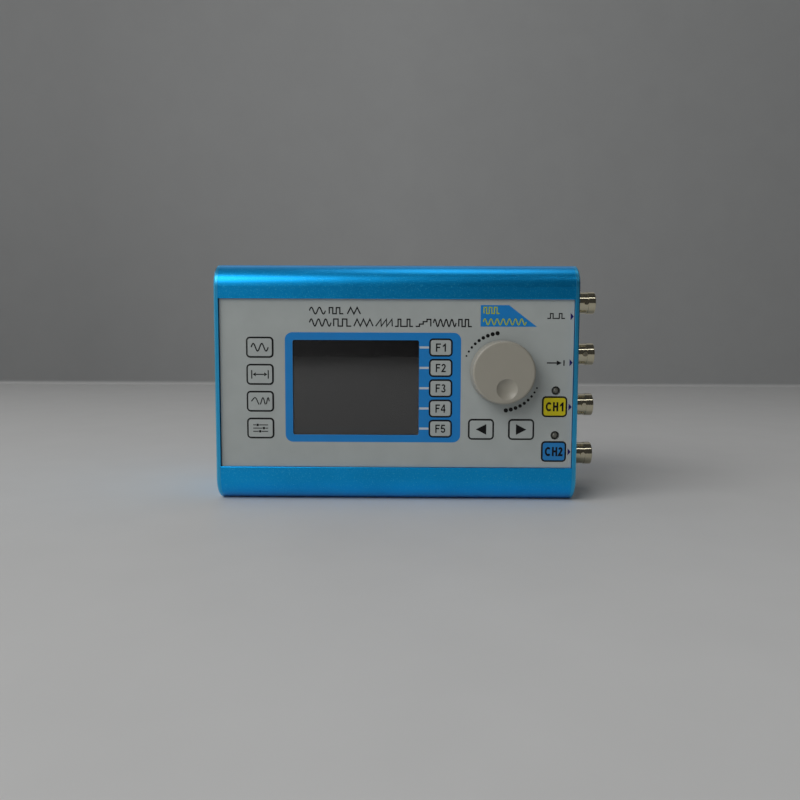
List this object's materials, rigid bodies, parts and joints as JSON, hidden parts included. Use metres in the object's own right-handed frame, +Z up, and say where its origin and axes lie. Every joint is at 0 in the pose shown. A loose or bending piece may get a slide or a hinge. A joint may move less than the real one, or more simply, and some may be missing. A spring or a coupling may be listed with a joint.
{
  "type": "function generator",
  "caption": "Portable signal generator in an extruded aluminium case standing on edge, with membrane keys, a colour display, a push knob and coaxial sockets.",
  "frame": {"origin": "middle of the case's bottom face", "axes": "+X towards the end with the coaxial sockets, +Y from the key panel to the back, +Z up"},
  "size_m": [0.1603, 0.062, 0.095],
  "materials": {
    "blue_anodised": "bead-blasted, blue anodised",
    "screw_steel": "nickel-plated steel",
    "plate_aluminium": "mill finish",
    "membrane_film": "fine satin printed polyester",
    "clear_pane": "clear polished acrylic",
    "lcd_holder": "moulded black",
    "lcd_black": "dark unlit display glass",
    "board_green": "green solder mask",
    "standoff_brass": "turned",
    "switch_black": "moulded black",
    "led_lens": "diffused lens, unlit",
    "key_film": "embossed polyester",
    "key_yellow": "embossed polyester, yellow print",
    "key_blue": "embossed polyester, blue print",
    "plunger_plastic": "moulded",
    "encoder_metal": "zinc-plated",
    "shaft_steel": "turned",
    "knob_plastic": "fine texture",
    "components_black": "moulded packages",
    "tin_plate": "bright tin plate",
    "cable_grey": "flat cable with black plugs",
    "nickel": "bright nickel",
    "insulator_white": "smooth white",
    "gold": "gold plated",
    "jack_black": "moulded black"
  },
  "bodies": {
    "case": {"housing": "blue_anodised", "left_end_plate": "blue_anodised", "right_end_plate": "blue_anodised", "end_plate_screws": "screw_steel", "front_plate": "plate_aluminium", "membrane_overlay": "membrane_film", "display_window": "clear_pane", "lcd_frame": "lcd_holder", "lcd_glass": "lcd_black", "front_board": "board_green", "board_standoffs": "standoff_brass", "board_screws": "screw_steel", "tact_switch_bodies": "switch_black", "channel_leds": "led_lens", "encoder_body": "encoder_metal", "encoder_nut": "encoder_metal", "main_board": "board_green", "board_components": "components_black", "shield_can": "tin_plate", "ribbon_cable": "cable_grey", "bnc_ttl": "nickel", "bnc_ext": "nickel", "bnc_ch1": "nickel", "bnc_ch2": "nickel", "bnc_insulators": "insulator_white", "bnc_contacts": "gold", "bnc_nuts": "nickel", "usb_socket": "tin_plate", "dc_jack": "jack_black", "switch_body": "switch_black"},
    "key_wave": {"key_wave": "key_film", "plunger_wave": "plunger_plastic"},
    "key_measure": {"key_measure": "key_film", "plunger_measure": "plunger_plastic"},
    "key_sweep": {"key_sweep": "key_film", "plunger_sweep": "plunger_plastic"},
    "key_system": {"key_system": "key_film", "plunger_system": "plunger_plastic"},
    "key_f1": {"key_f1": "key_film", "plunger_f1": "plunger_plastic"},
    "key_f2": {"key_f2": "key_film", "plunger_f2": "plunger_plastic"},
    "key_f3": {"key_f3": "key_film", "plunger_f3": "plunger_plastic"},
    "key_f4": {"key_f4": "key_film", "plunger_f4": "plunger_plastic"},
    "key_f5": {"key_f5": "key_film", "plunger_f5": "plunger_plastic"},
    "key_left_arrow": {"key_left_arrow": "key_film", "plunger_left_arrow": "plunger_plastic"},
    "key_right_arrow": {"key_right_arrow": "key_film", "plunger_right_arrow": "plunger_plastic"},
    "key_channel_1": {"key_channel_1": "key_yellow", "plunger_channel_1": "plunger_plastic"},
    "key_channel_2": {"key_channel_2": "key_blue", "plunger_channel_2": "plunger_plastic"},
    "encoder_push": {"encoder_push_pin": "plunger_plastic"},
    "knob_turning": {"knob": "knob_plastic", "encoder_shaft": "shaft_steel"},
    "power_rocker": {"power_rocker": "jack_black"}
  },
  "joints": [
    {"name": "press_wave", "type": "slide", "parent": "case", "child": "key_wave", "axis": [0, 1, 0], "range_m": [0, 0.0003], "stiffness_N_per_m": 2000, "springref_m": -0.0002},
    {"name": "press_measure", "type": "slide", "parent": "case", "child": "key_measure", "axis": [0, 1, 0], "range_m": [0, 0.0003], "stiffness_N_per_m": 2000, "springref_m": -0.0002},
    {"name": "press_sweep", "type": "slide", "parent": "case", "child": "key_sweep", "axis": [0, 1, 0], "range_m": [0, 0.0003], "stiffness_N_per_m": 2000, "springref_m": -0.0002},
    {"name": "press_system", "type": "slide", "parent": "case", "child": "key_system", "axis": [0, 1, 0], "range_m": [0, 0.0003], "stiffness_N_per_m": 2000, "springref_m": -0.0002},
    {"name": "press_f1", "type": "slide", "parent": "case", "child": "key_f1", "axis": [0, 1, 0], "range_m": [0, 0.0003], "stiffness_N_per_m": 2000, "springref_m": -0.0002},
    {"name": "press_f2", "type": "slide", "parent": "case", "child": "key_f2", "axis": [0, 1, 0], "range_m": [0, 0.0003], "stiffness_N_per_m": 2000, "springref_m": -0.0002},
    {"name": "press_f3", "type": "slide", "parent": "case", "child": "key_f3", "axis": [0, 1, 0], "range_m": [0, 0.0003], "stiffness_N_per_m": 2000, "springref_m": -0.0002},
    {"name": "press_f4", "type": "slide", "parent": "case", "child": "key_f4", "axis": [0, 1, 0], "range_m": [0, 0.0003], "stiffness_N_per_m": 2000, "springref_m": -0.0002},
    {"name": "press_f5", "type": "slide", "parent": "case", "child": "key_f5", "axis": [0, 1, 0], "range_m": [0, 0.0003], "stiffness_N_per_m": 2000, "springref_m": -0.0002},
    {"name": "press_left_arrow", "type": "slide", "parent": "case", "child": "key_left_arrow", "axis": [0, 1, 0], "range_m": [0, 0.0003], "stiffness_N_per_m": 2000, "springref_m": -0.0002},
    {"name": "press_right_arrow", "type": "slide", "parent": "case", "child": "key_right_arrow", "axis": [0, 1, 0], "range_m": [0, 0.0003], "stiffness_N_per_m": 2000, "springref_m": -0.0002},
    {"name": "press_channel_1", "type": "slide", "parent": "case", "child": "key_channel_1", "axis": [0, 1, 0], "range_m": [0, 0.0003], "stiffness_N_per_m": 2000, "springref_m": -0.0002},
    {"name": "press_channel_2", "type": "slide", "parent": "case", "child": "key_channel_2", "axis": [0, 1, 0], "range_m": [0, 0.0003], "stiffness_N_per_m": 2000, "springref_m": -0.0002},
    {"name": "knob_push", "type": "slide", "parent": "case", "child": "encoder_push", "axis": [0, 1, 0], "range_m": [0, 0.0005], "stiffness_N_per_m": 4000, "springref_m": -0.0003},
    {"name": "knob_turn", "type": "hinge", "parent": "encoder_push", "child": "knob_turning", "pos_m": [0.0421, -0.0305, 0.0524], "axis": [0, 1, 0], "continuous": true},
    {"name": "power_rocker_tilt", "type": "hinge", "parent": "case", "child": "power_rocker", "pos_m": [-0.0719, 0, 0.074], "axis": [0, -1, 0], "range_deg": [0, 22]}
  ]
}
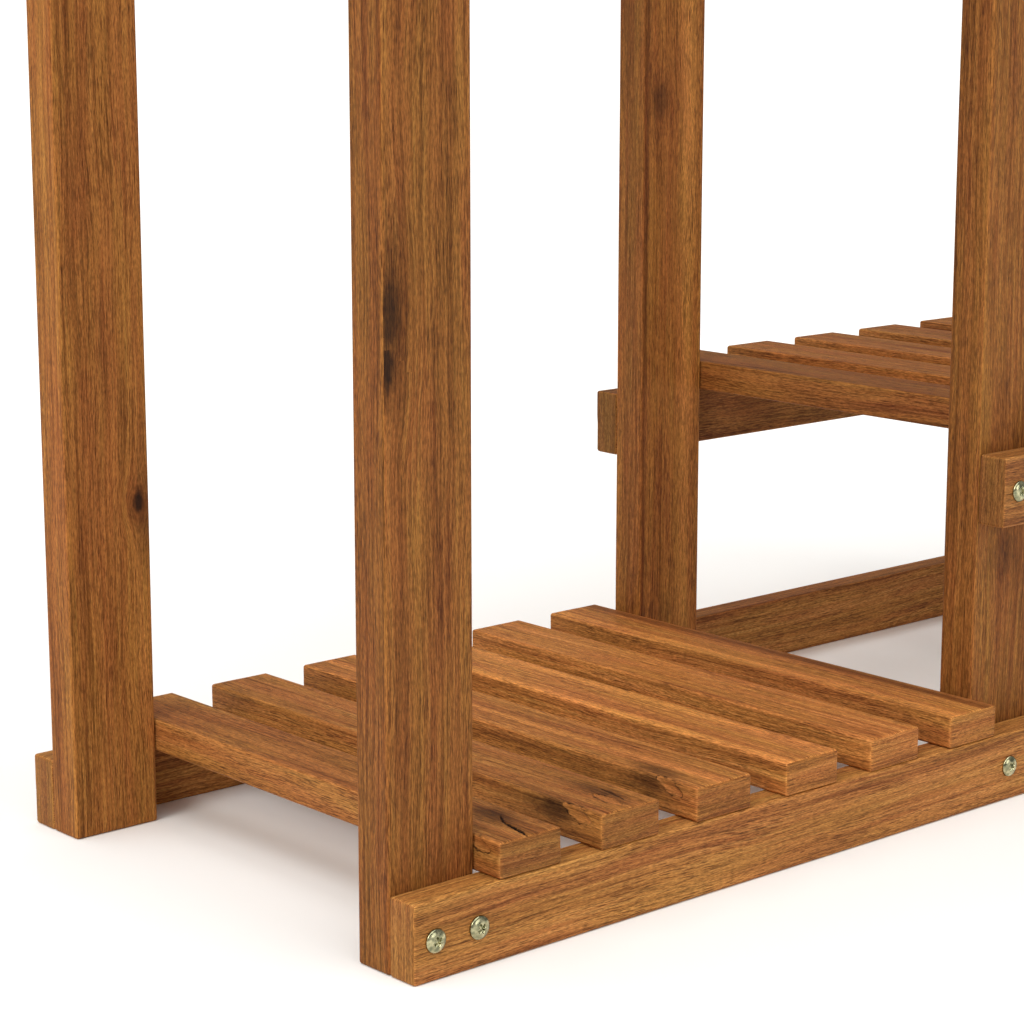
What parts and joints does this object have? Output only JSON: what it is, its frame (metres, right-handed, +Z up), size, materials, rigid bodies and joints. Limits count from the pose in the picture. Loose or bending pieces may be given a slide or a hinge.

**Exercise objective:**
Copy out the full listing exactly.

**Solution to this exercise:**
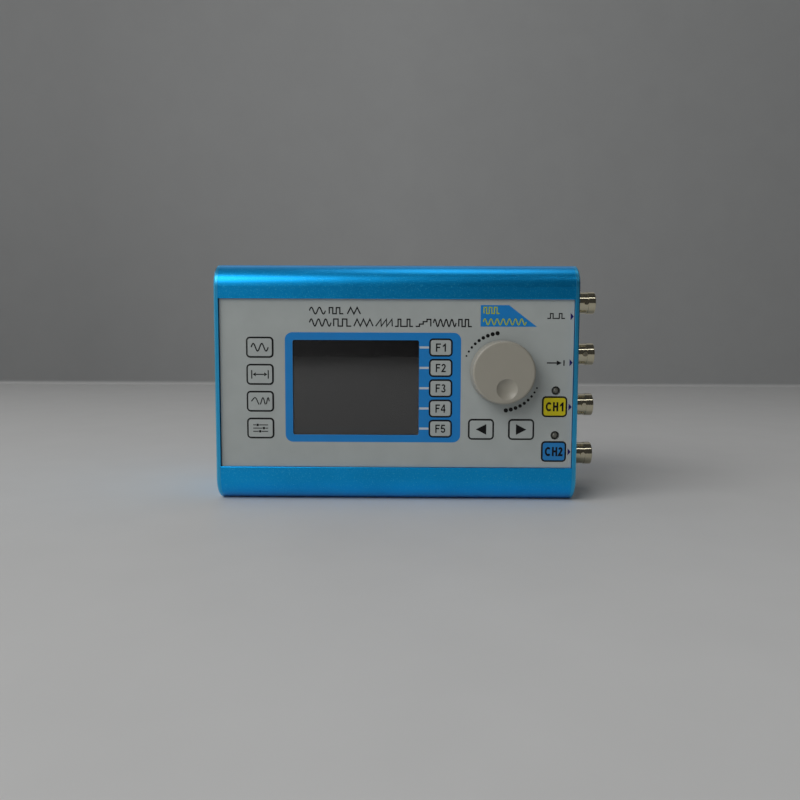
List this object's materials, rigid bodies, parts and joints as JSON, hidden parts included. Use metres in the object's own right-handed frame, +Z up, and say where its origin and axes lie. Every joint is at 0 in the pose shown. A loose or bending piece may get a slide or a hinge. A joint may move less than the real one, or more simply, and some may be missing. A spring or a coupling may be listed with a joint.
{
  "type": "function generator",
  "caption": "Portable signal generator in an extruded aluminium case standing on edge, with membrane keys, a colour display, a push knob and coaxial sockets.",
  "frame": {"origin": "middle of the case's bottom face", "axes": "+X towards the end with the coaxial sockets, +Y from the key panel to the back, +Z up"},
  "size_m": [0.1603, 0.062, 0.095],
  "materials": {
    "blue_anodised": "bead-blasted, blue anodised",
    "screw_steel": "nickel-plated steel",
    "plate_aluminium": "mill finish",
    "membrane_film": "fine satin printed polyester",
    "clear_pane": "clear polished acrylic",
    "lcd_holder": "moulded black",
    "lcd_black": "dark unlit display glass",
    "board_green": "green solder mask",
    "standoff_brass": "turned",
    "switch_black": "moulded black",
    "led_lens": "diffused lens, unlit",
    "key_film": "embossed polyester",
    "key_yellow": "embossed polyester, yellow print",
    "key_blue": "embossed polyester, blue print",
    "plunger_plastic": "moulded",
    "encoder_metal": "zinc-plated",
    "shaft_steel": "turned",
    "knob_plastic": "fine texture",
    "components_black": "moulded packages",
    "tin_plate": "bright tin plate",
    "cable_grey": "flat cable with black plugs",
    "nickel": "bright nickel",
    "insulator_white": "smooth white",
    "gold": "gold plated",
    "jack_black": "moulded black"
  },
  "bodies": {
    "case": {"housing": "blue_anodised", "left_end_plate": "blue_anodised", "right_end_plate": "blue_anodised", "end_plate_screws": "screw_steel", "front_plate": "plate_aluminium", "membrane_overlay": "membrane_film", "display_window": "clear_pane", "lcd_frame": "lcd_holder", "lcd_glass": "lcd_black", "front_board": "board_green", "board_standoffs": "standoff_brass", "board_screws": "screw_steel", "tact_switch_bodies": "switch_black", "channel_leds": "led_lens", "encoder_body": "encoder_metal", "encoder_nut": "encoder_metal", "main_board": "board_green", "board_components": "components_black", "shield_can": "tin_plate", "ribbon_cable": "cable_grey", "bnc_ttl": "nickel", "bnc_ext": "nickel", "bnc_ch1": "nickel", "bnc_ch2": "nickel", "bnc_insulators": "insulator_white", "bnc_contacts": "gold", "bnc_nuts": "nickel", "usb_socket": "tin_plate", "dc_jack": "jack_black", "switch_body": "switch_black"},
    "key_wave": {"key_wave": "key_film", "plunger_wave": "plunger_plastic"},
    "key_measure": {"key_measure": "key_film", "plunger_measure": "plunger_plastic"},
    "key_sweep": {"key_sweep": "key_film", "plunger_sweep": "plunger_plastic"},
    "key_system": {"key_system": "key_film", "plunger_system": "plunger_plastic"},
    "key_f1": {"key_f1": "key_film", "plunger_f1": "plunger_plastic"},
    "key_f2": {"key_f2": "key_film", "plunger_f2": "plunger_plastic"},
    "key_f3": {"key_f3": "key_film", "plunger_f3": "plunger_plastic"},
    "key_f4": {"key_f4": "key_film", "plunger_f4": "plunger_plastic"},
    "key_f5": {"key_f5": "key_film", "plunger_f5": "plunger_plastic"},
    "key_left_arrow": {"key_left_arrow": "key_film", "plunger_left_arrow": "plunger_plastic"},
    "key_right_arrow": {"key_right_arrow": "key_film", "plunger_right_arrow": "plunger_plastic"},
    "key_channel_1": {"key_channel_1": "key_yellow", "plunger_channel_1": "plunger_plastic"},
    "key_channel_2": {"key_channel_2": "key_blue", "plunger_channel_2": "plunger_plastic"},
    "encoder_push": {"encoder_push_pin": "plunger_plastic"},
    "knob_turning": {"knob": "knob_plastic", "encoder_shaft": "shaft_steel"},
    "power_rocker": {"power_rocker": "jack_black"}
  },
  "joints": [
    {"name": "press_wave", "type": "slide", "parent": "case", "child": "key_wave", "axis": [0, 1, 0], "range_m": [0, 0.0003], "stiffness_N_per_m": 2000, "springref_m": -0.0002},
    {"name": "press_measure", "type": "slide", "parent": "case", "child": "key_measure", "axis": [0, 1, 0], "range_m": [0, 0.0003], "stiffness_N_per_m": 2000, "springref_m": -0.0002},
    {"name": "press_sweep", "type": "slide", "parent": "case", "child": "key_sweep", "axis": [0, 1, 0], "range_m": [0, 0.0003], "stiffness_N_per_m": 2000, "springref_m": -0.0002},
    {"name": "press_system", "type": "slide", "parent": "case", "child": "key_system", "axis": [0, 1, 0], "range_m": [0, 0.0003], "stiffness_N_per_m": 2000, "springref_m": -0.0002},
    {"name": "press_f1", "type": "slide", "parent": "case", "child": "key_f1", "axis": [0, 1, 0], "range_m": [0, 0.0003], "stiffness_N_per_m": 2000, "springref_m": -0.0002},
    {"name": "press_f2", "type": "slide", "parent": "case", "child": "key_f2", "axis": [0, 1, 0], "range_m": [0, 0.0003], "stiffness_N_per_m": 2000, "springref_m": -0.0002},
    {"name": "press_f3", "type": "slide", "parent": "case", "child": "key_f3", "axis": [0, 1, 0], "range_m": [0, 0.0003], "stiffness_N_per_m": 2000, "springref_m": -0.0002},
    {"name": "press_f4", "type": "slide", "parent": "case", "child": "key_f4", "axis": [0, 1, 0], "range_m": [0, 0.0003], "stiffness_N_per_m": 2000, "springref_m": -0.0002},
    {"name": "press_f5", "type": "slide", "parent": "case", "child": "key_f5", "axis": [0, 1, 0], "range_m": [0, 0.0003], "stiffness_N_per_m": 2000, "springref_m": -0.0002},
    {"name": "press_left_arrow", "type": "slide", "parent": "case", "child": "key_left_arrow", "axis": [0, 1, 0], "range_m": [0, 0.0003], "stiffness_N_per_m": 2000, "springref_m": -0.0002},
    {"name": "press_right_arrow", "type": "slide", "parent": "case", "child": "key_right_arrow", "axis": [0, 1, 0], "range_m": [0, 0.0003], "stiffness_N_per_m": 2000, "springref_m": -0.0002},
    {"name": "press_channel_1", "type": "slide", "parent": "case", "child": "key_channel_1", "axis": [0, 1, 0], "range_m": [0, 0.0003], "stiffness_N_per_m": 2000, "springref_m": -0.0002},
    {"name": "press_channel_2", "type": "slide", "parent": "case", "child": "key_channel_2", "axis": [0, 1, 0], "range_m": [0, 0.0003], "stiffness_N_per_m": 2000, "springref_m": -0.0002},
    {"name": "knob_push", "type": "slide", "parent": "case", "child": "encoder_push", "axis": [0, 1, 0], "range_m": [0, 0.0005], "stiffness_N_per_m": 4000, "springref_m": -0.0003},
    {"name": "knob_turn", "type": "hinge", "parent": "encoder_push", "child": "knob_turning", "pos_m": [0.0421, -0.0305, 0.0524], "axis": [0, 1, 0], "continuous": true},
    {"name": "power_rocker_tilt", "type": "hinge", "parent": "case", "child": "power_rocker", "pos_m": [-0.0719, 0, 0.074], "axis": [0, -1, 0], "range_deg": [0, 22]}
  ]
}
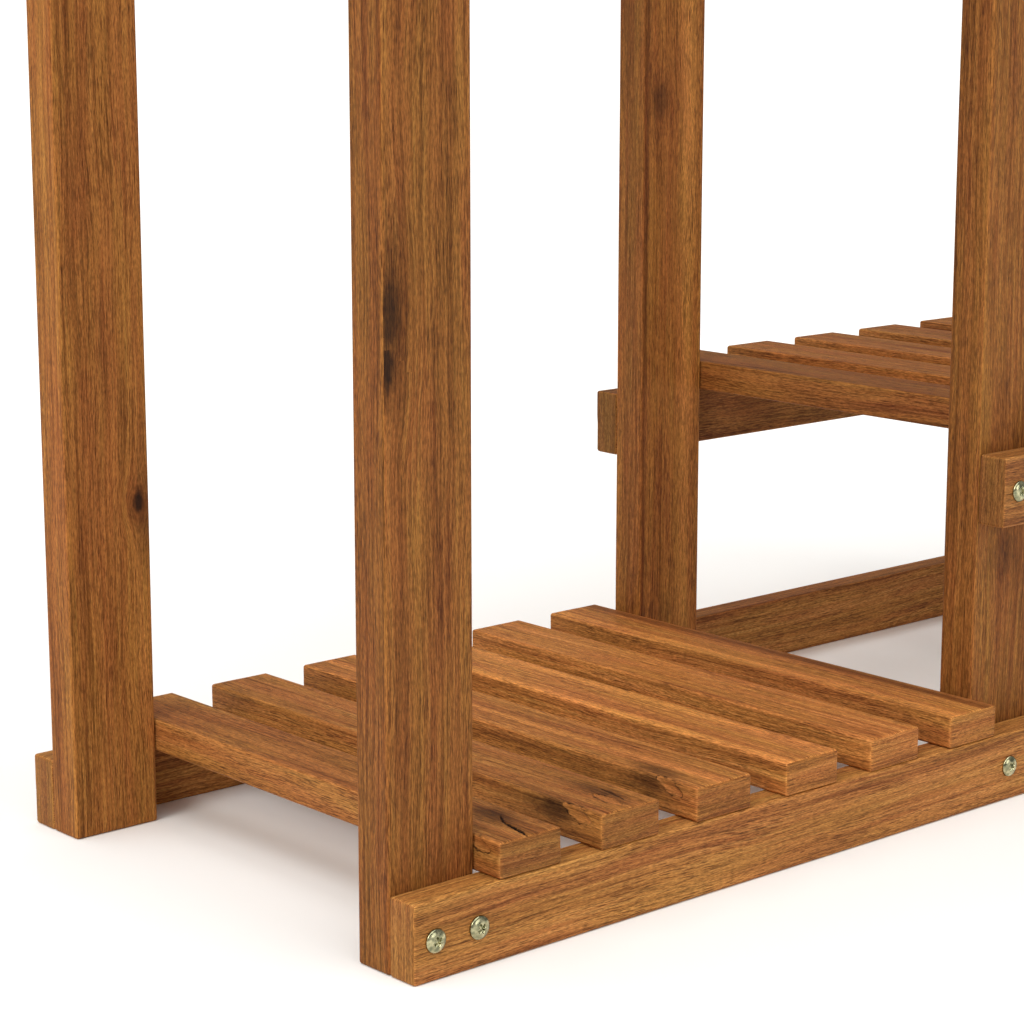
What parts and joints does this object have? Output only JSON: what it is, its frame (metres, right-handed, +Z up), size, materials, rigid bodies and joints. Limits count from the pose in the picture. Loose or bending pieces may be given a slide or a hinge.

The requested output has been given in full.